*AIM*
All of the data below should be written out exactly.

--- Start of DATA EXCERPTS ---

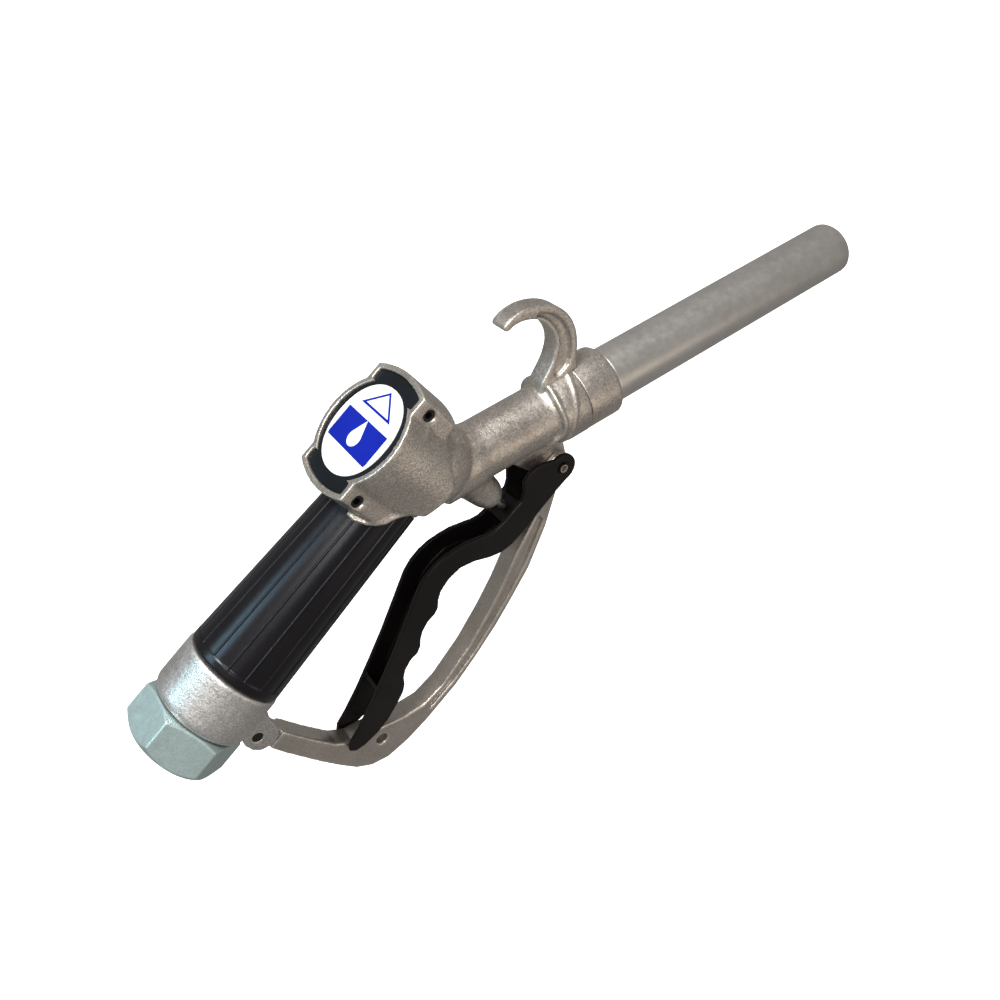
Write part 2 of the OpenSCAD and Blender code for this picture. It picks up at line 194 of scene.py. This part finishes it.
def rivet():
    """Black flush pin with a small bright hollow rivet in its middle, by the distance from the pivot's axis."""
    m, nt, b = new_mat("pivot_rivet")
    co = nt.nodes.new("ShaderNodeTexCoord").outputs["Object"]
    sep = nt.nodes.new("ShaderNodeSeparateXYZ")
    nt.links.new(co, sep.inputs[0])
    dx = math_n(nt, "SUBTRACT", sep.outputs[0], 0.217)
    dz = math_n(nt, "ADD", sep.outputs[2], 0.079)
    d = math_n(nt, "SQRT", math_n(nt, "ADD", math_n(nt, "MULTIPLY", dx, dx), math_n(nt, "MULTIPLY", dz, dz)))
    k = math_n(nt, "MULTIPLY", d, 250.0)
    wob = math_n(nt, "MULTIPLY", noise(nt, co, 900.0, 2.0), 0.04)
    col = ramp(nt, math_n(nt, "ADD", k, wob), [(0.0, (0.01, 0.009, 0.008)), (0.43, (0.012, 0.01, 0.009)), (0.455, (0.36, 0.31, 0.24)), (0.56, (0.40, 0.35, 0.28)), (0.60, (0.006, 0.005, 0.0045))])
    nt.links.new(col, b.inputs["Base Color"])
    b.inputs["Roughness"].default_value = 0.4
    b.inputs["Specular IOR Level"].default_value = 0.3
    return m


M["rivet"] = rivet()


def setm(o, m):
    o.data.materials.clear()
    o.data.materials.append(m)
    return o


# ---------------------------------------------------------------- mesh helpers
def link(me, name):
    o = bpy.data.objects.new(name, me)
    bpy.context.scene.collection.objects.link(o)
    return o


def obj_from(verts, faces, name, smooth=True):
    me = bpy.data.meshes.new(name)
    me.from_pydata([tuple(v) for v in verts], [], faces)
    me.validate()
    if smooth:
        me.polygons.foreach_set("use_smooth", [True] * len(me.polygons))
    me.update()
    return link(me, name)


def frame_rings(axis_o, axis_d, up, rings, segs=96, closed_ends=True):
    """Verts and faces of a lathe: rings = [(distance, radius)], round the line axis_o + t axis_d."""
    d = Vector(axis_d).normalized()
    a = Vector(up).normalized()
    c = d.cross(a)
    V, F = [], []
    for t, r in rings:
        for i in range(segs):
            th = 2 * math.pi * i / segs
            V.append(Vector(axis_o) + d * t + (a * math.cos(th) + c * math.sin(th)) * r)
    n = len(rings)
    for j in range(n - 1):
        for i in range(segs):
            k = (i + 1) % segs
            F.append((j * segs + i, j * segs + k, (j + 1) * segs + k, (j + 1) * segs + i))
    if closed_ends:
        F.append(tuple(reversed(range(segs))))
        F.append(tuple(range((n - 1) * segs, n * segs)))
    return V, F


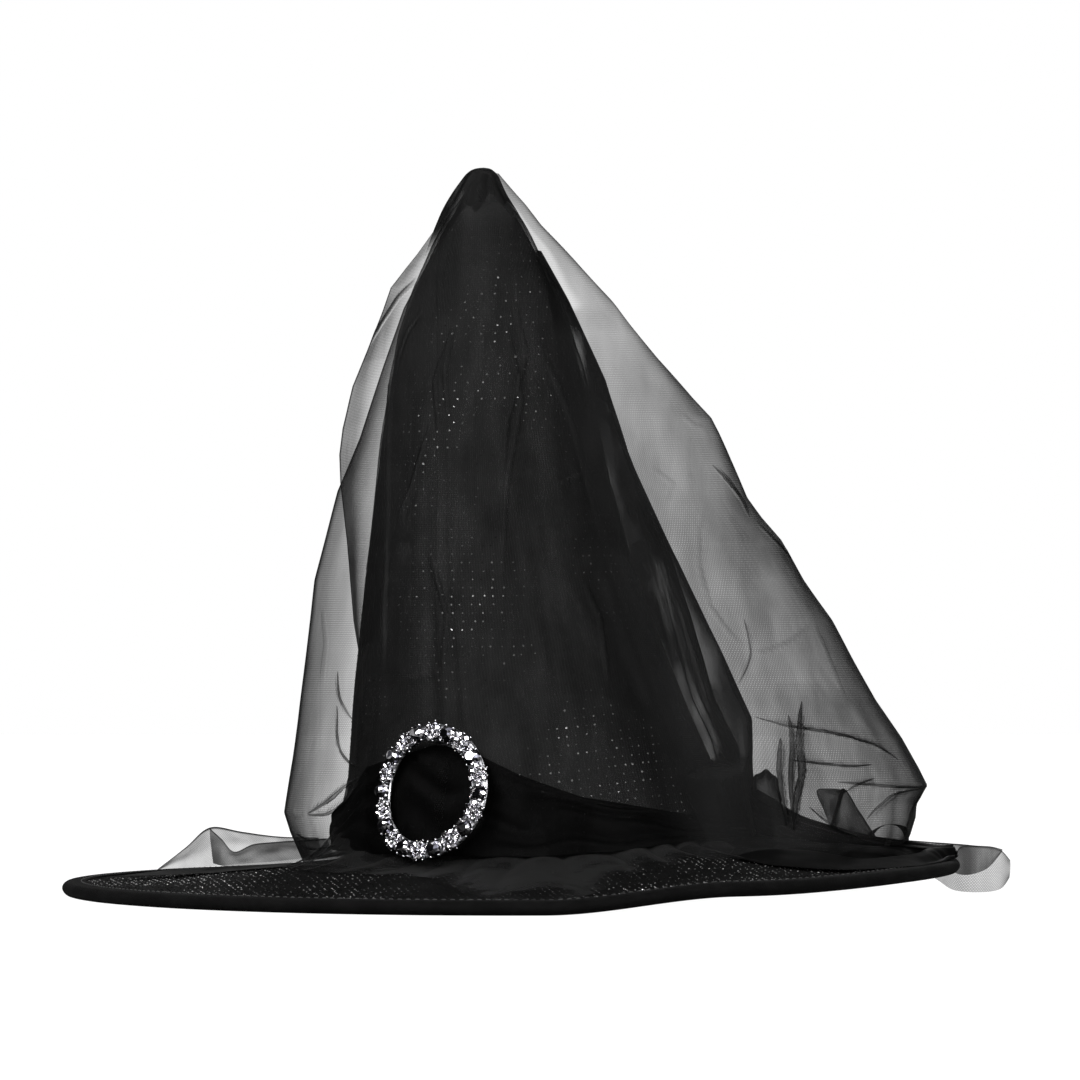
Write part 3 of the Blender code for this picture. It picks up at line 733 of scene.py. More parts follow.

--- End of DATA EXCERPTS ---

*SOLUTION TO THE PROBLEM*
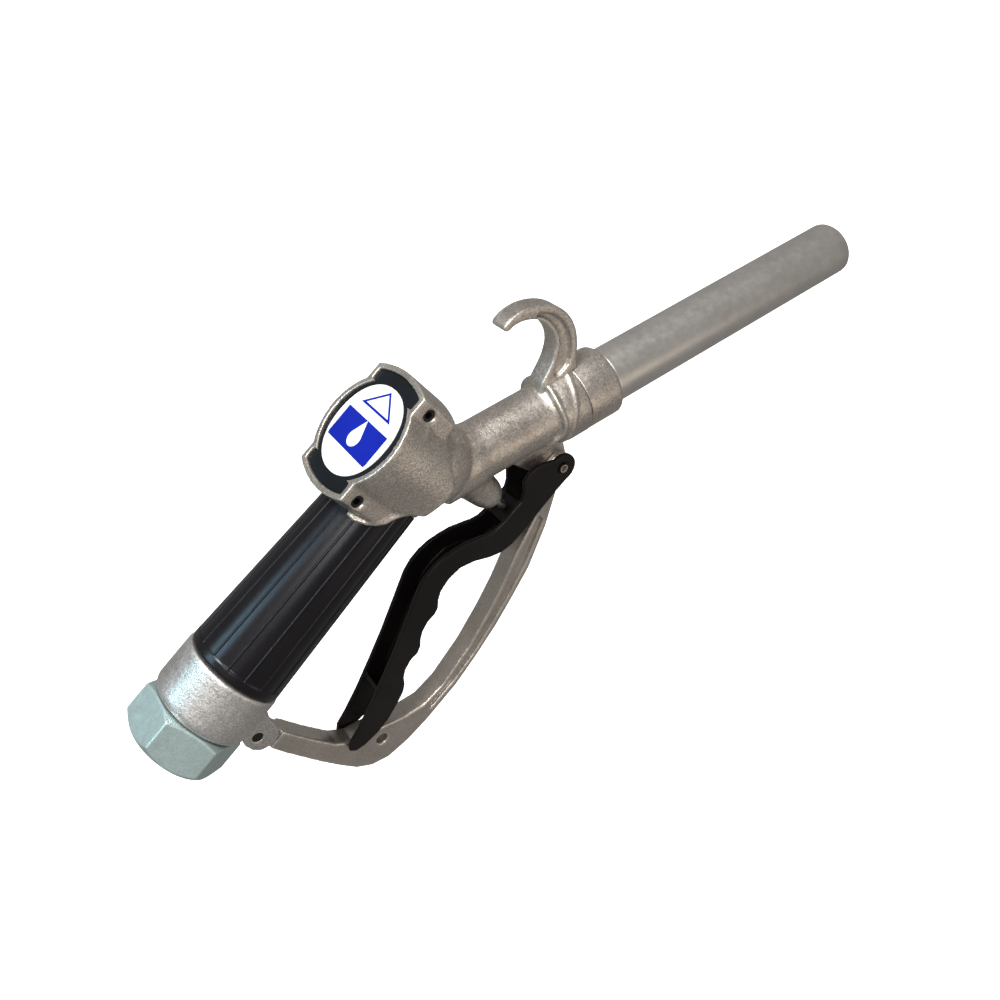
Write part 2 of the OpenSCAD and Blender code for this picture. It picks up at line 194 of scene.py. This part finishes it.
def rivet():
    """Black flush pin with a small bright hollow rivet in its middle, by the distance from the pivot's axis."""
    m, nt, b = new_mat("pivot_rivet")
    co = nt.nodes.new("ShaderNodeTexCoord").outputs["Object"]
    sep = nt.nodes.new("ShaderNodeSeparateXYZ")
    nt.links.new(co, sep.inputs[0])
    dx = math_n(nt, "SUBTRACT", sep.outputs[0], 0.217)
    dz = math_n(nt, "ADD", sep.outputs[2], 0.079)
    d = math_n(nt, "SQRT", math_n(nt, "ADD", math_n(nt, "MULTIPLY", dx, dx), math_n(nt, "MULTIPLY", dz, dz)))
    k = math_n(nt, "MULTIPLY", d, 250.0)
    wob = math_n(nt, "MULTIPLY", noise(nt, co, 900.0, 2.0), 0.04)
    col = ramp(nt, math_n(nt, "ADD", k, wob), [(0.0, (0.01, 0.009, 0.008)), (0.43, (0.012, 0.01, 0.009)), (0.455, (0.36, 0.31, 0.24)), (0.56, (0.40, 0.35, 0.28)), (0.60, (0.006, 0.005, 0.0045))])
    nt.links.new(col, b.inputs["Base Color"])
    b.inputs["Roughness"].default_value = 0.4
    b.inputs["Specular IOR Level"].default_value = 0.3
    return m


M["rivet"] = rivet()


def setm(o, m):
    o.data.materials.clear()
    o.data.materials.append(m)
    return o


# ---------------------------------------------------------------- mesh helpers
def link(me, name):
    o = bpy.data.objects.new(name, me)
    bpy.context.scene.collection.objects.link(o)
    return o


def obj_from(verts, faces, name, smooth=True):
    me = bpy.data.meshes.new(name)
    me.from_pydata([tuple(v) for v in verts], [], faces)
    me.validate()
    if smooth:
        me.polygons.foreach_set("use_smooth", [True] * len(me.polygons))
    me.update()
    return link(me, name)


def frame_rings(axis_o, axis_d, up, rings, segs=96, closed_ends=True):
    """Verts and faces of a lathe: rings = [(distance, radius)], round the line axis_o + t axis_d."""
    d = Vector(axis_d).normalized()
    a = Vector(up).normalized()
    c = d.cross(a)
    V, F = [], []
    for t, r in rings:
        for i in range(segs):
            th = 2 * math.pi * i / segs
            V.append(Vector(axis_o) + d * t + (a * math.cos(th) + c * math.sin(th)) * r)
    n = len(rings)
    for j in range(n - 1):
        for i in range(segs):
            k = (i + 1) % segs
            F.append((j * segs + i, j * segs + k, (j + 1) * segs + k, (j + 1) * segs + i))
    if closed_ends:
        F.append(tuple(reversed(range(segs))))
        F.append(tuple(range((n - 1) * segs, n * segs)))
    return V, F


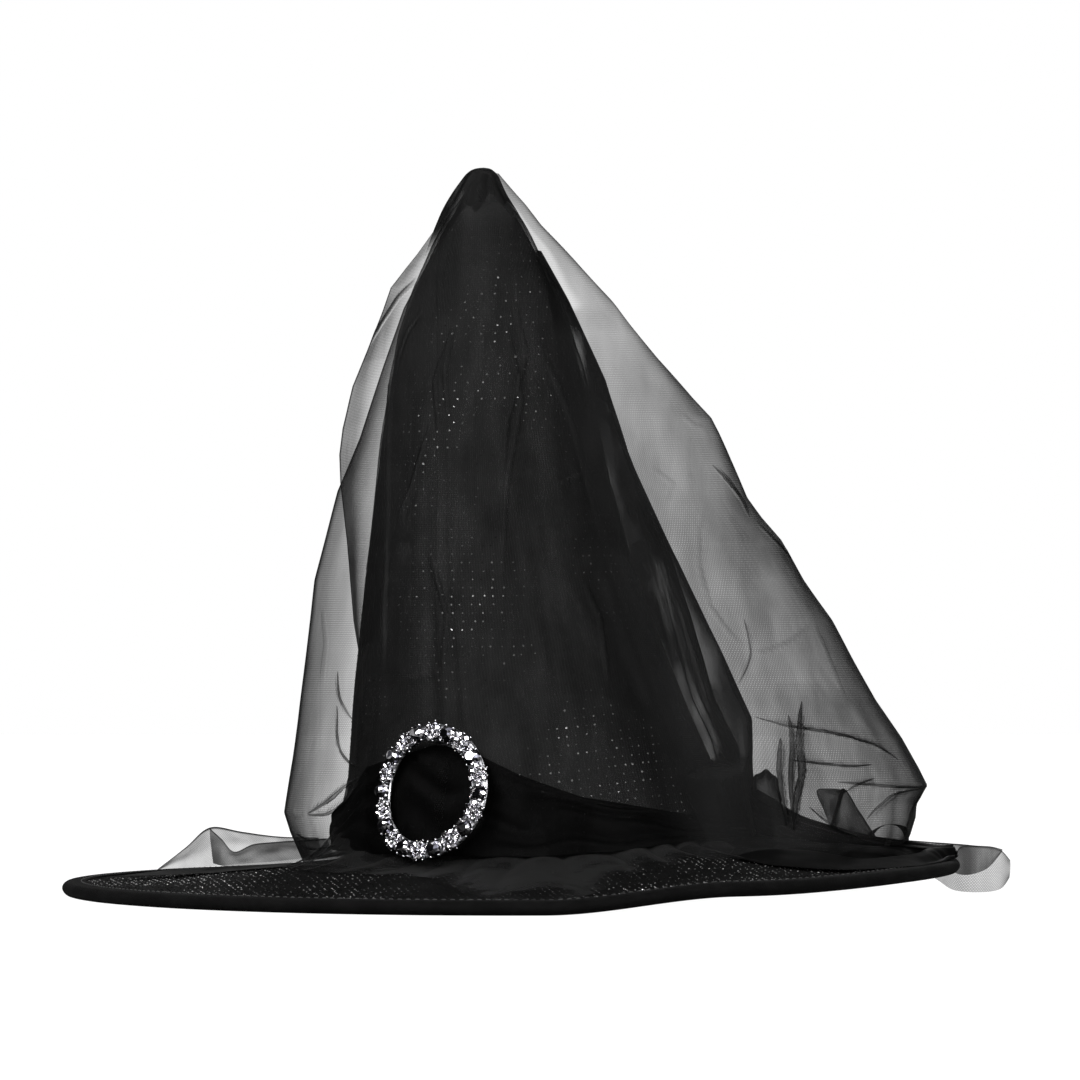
Write part 3 of the Blender code for this picture. It picks up at line 733 of scene.py. More parts follow.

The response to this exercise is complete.